Right to Grievance Redressal
Individuals must first lodge a complaint with the Data Fiduciary's internal grievance mechanism before approaching the DPBI. Organisations must acknowledge and resolve complaints within a prescribed timeline. For security teams, this means building incident response workflows that integrate with customer-facing grievance channels.
The Consent Dashboard
Through consent managers, individuals will eventually have access to a unified dashboard showing all entities that hold their consent, the purposes for which consent was given, and the ability to withdraw consent with a single action. This is a significant shift in power dynamics and will drive demand for transparent, well-architected consent infrastructure.

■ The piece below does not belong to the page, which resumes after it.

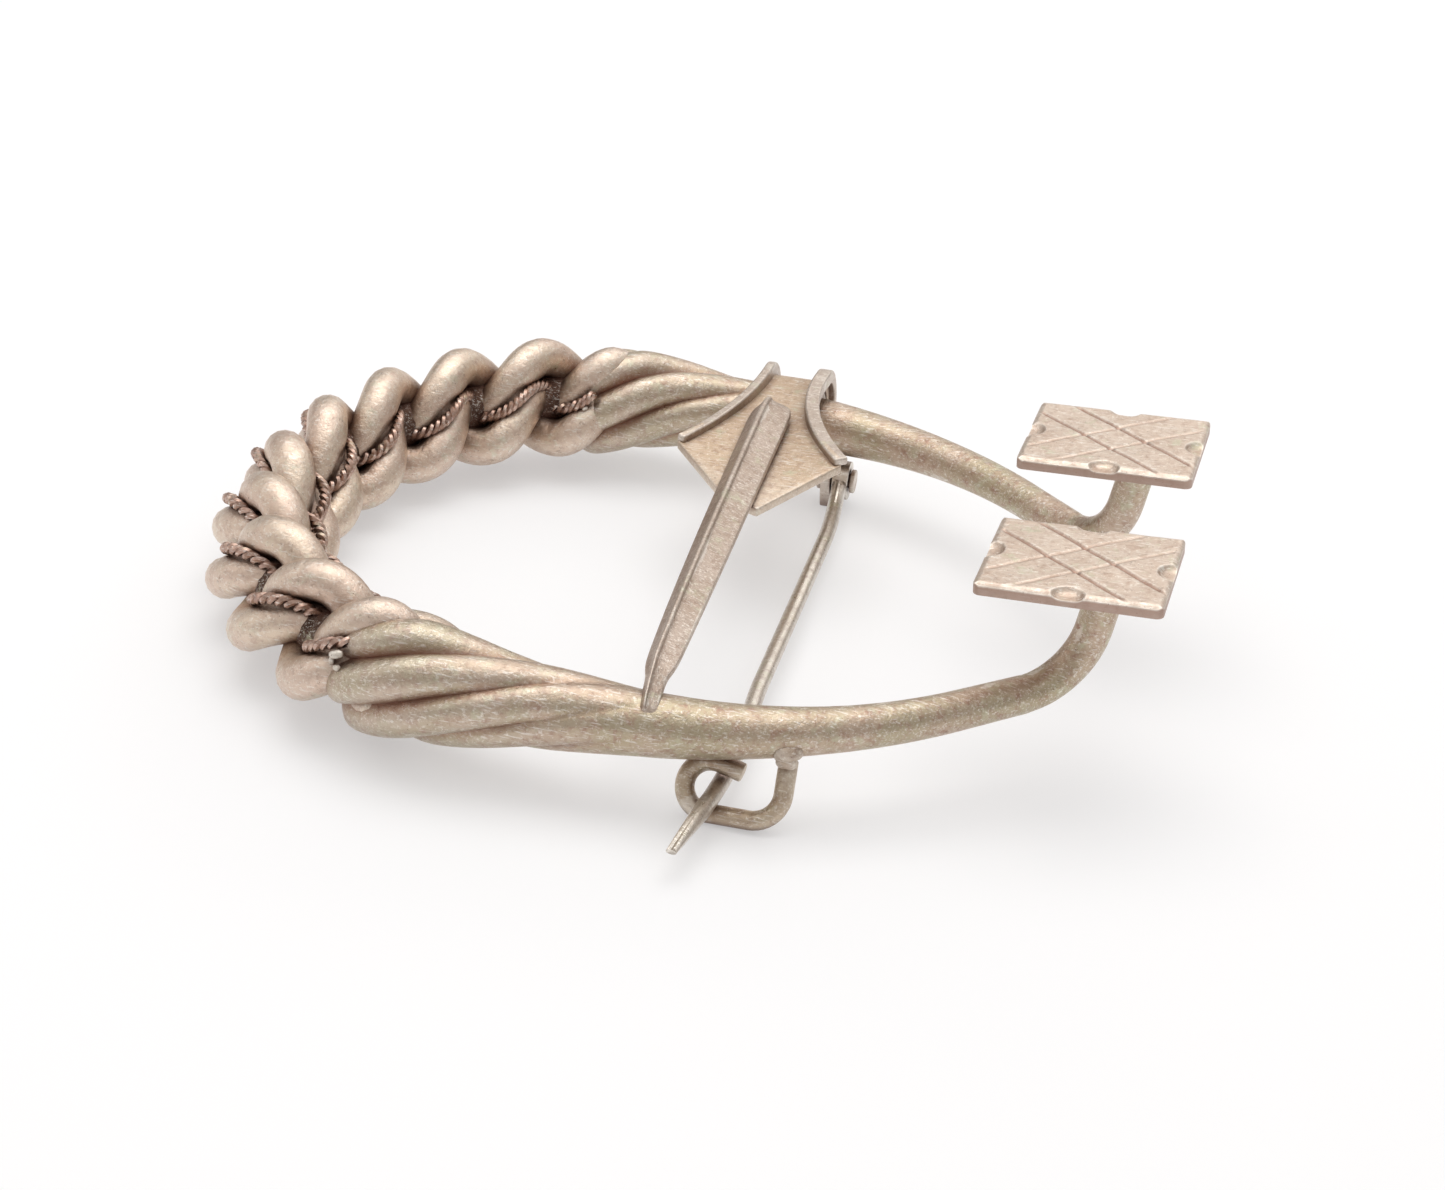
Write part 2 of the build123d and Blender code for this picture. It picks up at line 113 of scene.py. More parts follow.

Career Implications for Cybersecurity Professionals
Every major data protection regulation creates a hiring wave, and the DPDP Rules are no exception. The Indian market is now generating demand across several specialised roles.
Privacy Engineering
Privacy-by-design is a legal requirement under the DPDP Act. Organisations need engineers who can build consent flows, data mapping pipelines, automated retention policies, and deletion verification systems. If you have experience with privacy engineering tools, consent management platforms, or data lineage solutions, the Indian market is calling.
Data Protection Officer Roles
Significant Data Fiduciaries must appoint a DPO based in India. This role requires a hybrid skill set: legal literacy, technical understanding of data systems, and the ability to interface with the DPBI. For mid-career cybersecurity professionals looking to move into governance, risk, and compliance (GRC), the DPO pathway is one of the most promising career pivots available right now.
Audit and Assessment Skills
Periodic Data Protection Impact Assessments and independent audits are mandatory for significant Data Fiduciaries. This creates demand for auditors with expertise in Indian data protection law, ISO 27701 (Privacy Information Management), and technical controls assessment. Certifications like CIPP/A (Certified Information Privacy Professional, Asia) and CDPSE (Certified Data Privacy Solutions Engineer) are particularly relevant.
Key Takeaways
- The DPDP Rules were notified on November 14, 2025, activating the operational framework for India's first comprehensive data protection law.
- Full enforcement begins May 13, 2027, giving organisations roughly eleven months to achieve compliance readiness.
- Consent managers are a uniquely Indian innovation: registered, regulated intermediaries that must be India-incorporated with a minimum net worth of INR 2 crore.
- Penalties can reach INR 250 crore (approximately USD 30 million) per violation, enforced by the newly established Data Protection Board of India.
- Cross-border data transfer uses a blacklist model rather than GDPR-style adequacy decisions, preserving India's role as a global data processing hub while retaining government control.
- Career demand is surging for privacy engineers, DPOs, and data protection auditors with expertise in the Indian regulatory context.
- Cybersecurity professionals should prioritise certifications like CIPP/A and CDPSE, and build fluency with consent management architectures and data lineage tools.
Conclusion
India's DPDP Rules are not a distant regulatory signal. They are live, phased, and accelerating toward full enforcement. The framework blends globally familiar concepts like purpose limitation with distinctly Indian innovations such as regulated consent managers and a digital-first adjudicatory board. For cybersecurity professionals, the message is clear: organisations are scrambling to build privacy infrastructure that did not exist eighteen months ago. Those who understand both the technical and regulatory dimensions of DPDP will lead teams, shape architecture, and command premium compensation. Start building that expertise now. May 2027 is closer than it looks.